| > neither of which so much as blinked when we quoted a price much higher than what they could get otherwise And therein lies the business model of throwing good money after bad, and that's not even taking into consideration the enormous cost benefits of self-hosting with one's own physically colocated hardware infra and a meager full time staff. Not batting an eye, or rather, "...so much as blinked", as you said, are bourne of business models with factored in wreckless budget kruft that may at first be acceptable until one merely scratches the surface of cost savings.

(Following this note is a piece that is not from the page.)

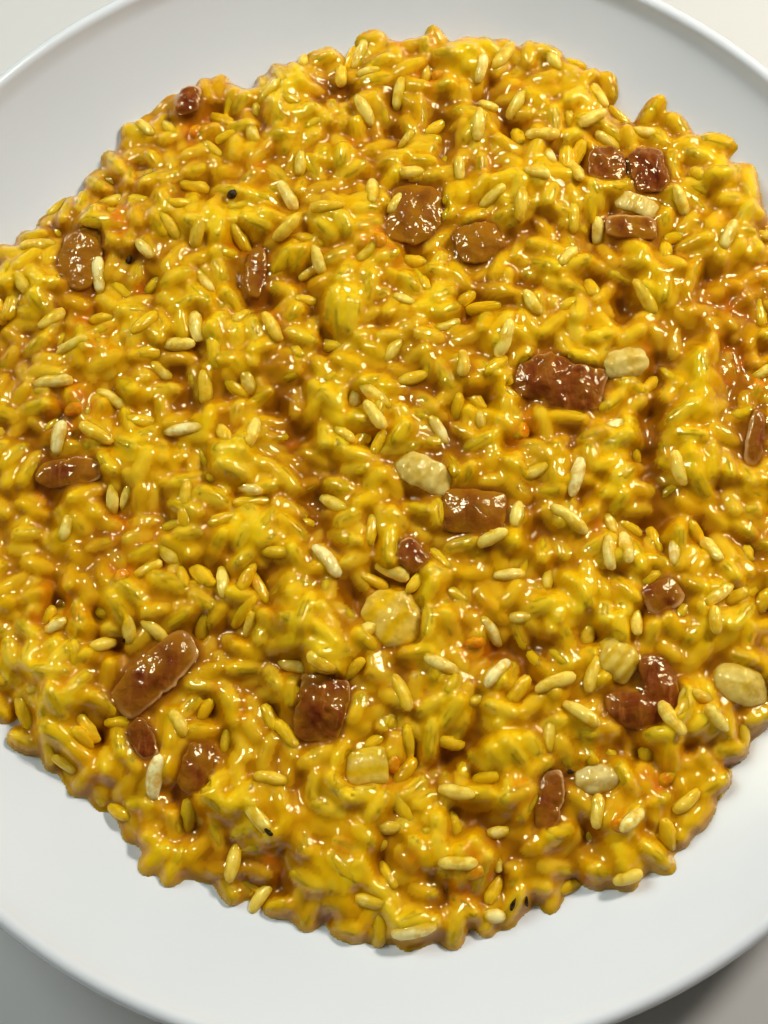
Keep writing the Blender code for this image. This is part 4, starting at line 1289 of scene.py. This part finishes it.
def makeSauce(surface, attributes, paint):
    middle = side // 2
    for name, rows in (("sauceNear", (0, middle)), ("sauceFar", (middle, side - 1))):
        attach(sauceMesh(name, surface, rows, attributes, paint), "sauced_rice", "risotto")


def build():
    addCamera()
    addLamps()
    addFloor()
    makePlate()
    print("plate turned")
    form, outline = heapForm()
    inward = inwardDistance(outline)
    print("heap form read: outline", outline.min().round(1), "to", outline.max().round(1), "mm")
    hamPaint, onionPaint = hamMaterial(), onionMaterial()
    hamPieces = [makeTopping(name, hamLooks, form, hamPaint) for name in hamNodes]
    onionPieces = [makeTopping(name, onionLooks, form, onionPaint) for name in onionNodes]
    hams, hamCovers = toppingHeights(hamPieces)
    onions, onionCovers = toppingHeights(onionPieces)
    toppings, covers = np.fmax(hams, onions), np.maximum(hamCovers, onionCovers)
    print("toppings laid:", len(hamPieces) + len(onionPieces))
    rise = swellRise()
    grains, ground, stamps = pourRice(form, inward, toppings, rise)
    owner = stackGrains(ground, stamps, np.ones(len(grains), bool))[1]
    flood = sauce["floodLevel"] - 0.12 * rise + 0.36 * lumps(31, 12.0) + 0.22 * lumps(35, 5.0)
    flood = np.clip(flood, 0, 1)
    looks = dressGrains(grains, stamps, owner, flood, rise)
    height, owner = stackGrains(ground, stamps, ~looks["bare"])
    coat = np.where(owner >= 0, looks["coat"][np.maximum(owner, 0)], 0.05)
    surface, solid, masks = spreadSauce(height, coat, flood, toppings, hams, covers)
    shown = looks["bare"].copy()
    shown[np.unique(owner[(height - surface > 0.03) & (owner >= 0)])] = True
    grains[looks["bare"], 2] -= rice["settle"]
    width, thick = sum(rice["width"]) / 2, sum(rice["thickness"]) / 2
    places = [(x, y, length, width * (0.75 + 0.028 * length), turn) for x, y, length, turn, _ in loose]
    clean = layOn(surface, places, thick, rice["looseRise"])
    grains, shown = np.vstack([grains, clean]), np.append(shown, np.ones(len(clean), bool))
    tints = np.append(looks["tint"], [row[4] for row in loose])
    ricePiece = makeRice(grains, shown, tints, riceMaterial())
    print("rice shown:", int(shown.sum()))
    pepper = makeLumps("pepperSpecks", surface, specks, crumbs["pepperThick"], crumbs["pepperRise"],
                       pepperMaterial())
    pumpkin = makeLumps("pumpkinBits", surface, bits, crumbs["pumpkinThick"], crumbs["pumpkinRise"],
                        pumpkinMaterial())
    for piece in (ricePiece, pepper, pumpkin, *hamPieces, *onionPieces):
        markSauceLine(piece, surface)
    # The sauce tone, with painted light on crests and mounds and painted shade in hollows
    value, stain = sauceTonesWithPaintedShading(surface, solid, rise)
    pale = blur(np.where(owner >= 0, looks["tint"][np.maximum(owner, 0)], 0.0), 0.5)
    masks["riceUnder"] = pale * np.clip(1.25 - (surface - height) / 0.45, 0, 1)
    makeSauce(surface, {"depth": value, "stain": stain, **masks}, sauceMaterial())
    print("sauce spread")


# Height of the toppings' tops over the field, NaN elsewhere, and how far sauce creeps over each
def toppingHeights(pieces):
    tops = np.full((side, side), np.nan)
    covers = np.zeros((side, side))
    for piece in pieces:
        tree = solidTree([piece])
        corners = np.array([vertex.co for vertex in piece.data.vertices]) / mm
        low = np.searchsorted(axis, corners[:, :2].min(0)) - 1
        high = np.searchsorted(axis, corners[:, :2].max(0)) + 1
        rows, columns = slice(low[1], high[1]), slice(low[0], high[0])
        found = heightsFromAbove(tree, gridX[rows, columns], gridY[rows, columns])
        tops[rows, columns] = np.fmax(tops[rows, columns], found)
        veil = np.mean([item.value for item in piece.data.attributes["veil"].data])
        covers[rows, columns] = np.where(np.isfinite(found), 0.2 * veil, covers[rows, columns])
    return tops, covers


build()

Even with a full time staff, and carrier hotel fees, the reliability and overall cost savings of self-hosting would likely not even exceed 15% of what the fully managed SaaS hosting package would cost - and two more points as well... * Response time of support staff would be under 5 minutes. * Dedicated support staff would actually need to "dedicate" very little actual man-hours to support functions, freeing them up to have their budgeted labor resources allocated elsewhere in the company most of the time. This is a wonderfully stark and typical example of how to sell vendor lock-in for a FOSS solution... brilliant! |
There's a bigger issue: security updates. With self-host, you have to subscribe to a ton of better-or-less-well-organized mailing lists, and once a 0-day is published you are in the race between your IT team and exploiters (who can and will find your instance on Shodan).
In contrast, SaaS vendors (usually...) get informed about vulnerabilities prior to everyone else, so you don't have to worry about timely updates.